文化芸術の振興のための基本的な政策の形成や,各施策の企画立案,実施,評価等に際して,芸術家等や学識経験者のみならず広く国民の意見等を十分に把握し,それらが反映される体制の整備に努める。

(3)支援及び評価の充実

文化芸術活動に対する支援については,公正性及び透明性が確保され,国民の理解を得ることができるよう,施策の目的に応じ,適切な審査方法及び評価に従って実施し,その結果を公開する。
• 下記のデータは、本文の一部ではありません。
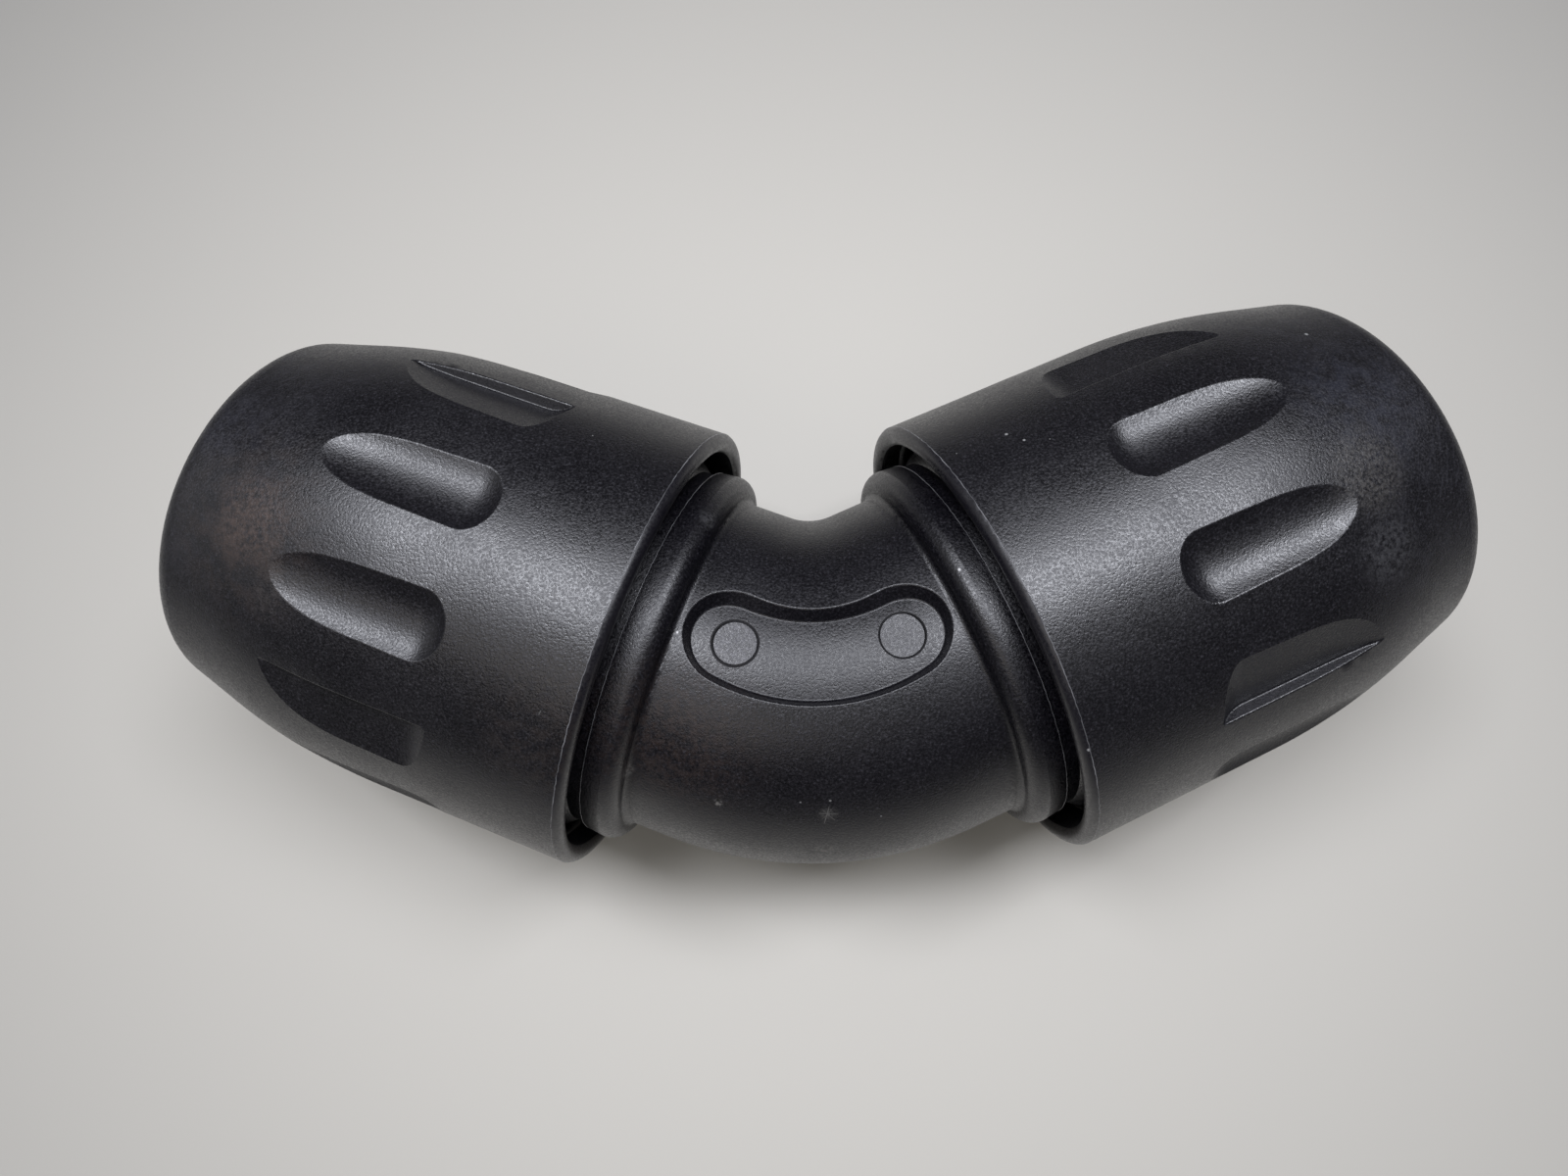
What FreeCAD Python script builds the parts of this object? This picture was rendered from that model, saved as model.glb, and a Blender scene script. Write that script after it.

また,支援に際しての評価の方法について,文化芸術の各分野の特性を十分に踏まえ,定量的な評価のみならず,定性的な評価を含む適切な評価方法を開発,確立していく。
さらに,より効果的な支援を行うため,支援の仕組みや方法などの在り方及び多様な手法の活用について検討を進める。
なお,公的な支援を受けている芸術家等や文化芸術団体に対しては,その活動成果等の積極的な国民への還元や,適切な情報公開,鑑賞者等の拡大や効果的な運営などの努力を求めていく。

(4)関係機関等の連携・協力

文化芸術の振興に関する施策を推進するに当たっては,関係府省間の密接な連携・協力体制を整備し,総合的かつ一体的な推進を図る。
また,関係機関,地方公共団体,関係団体等との連携を深め,効果的に施策を推進していく。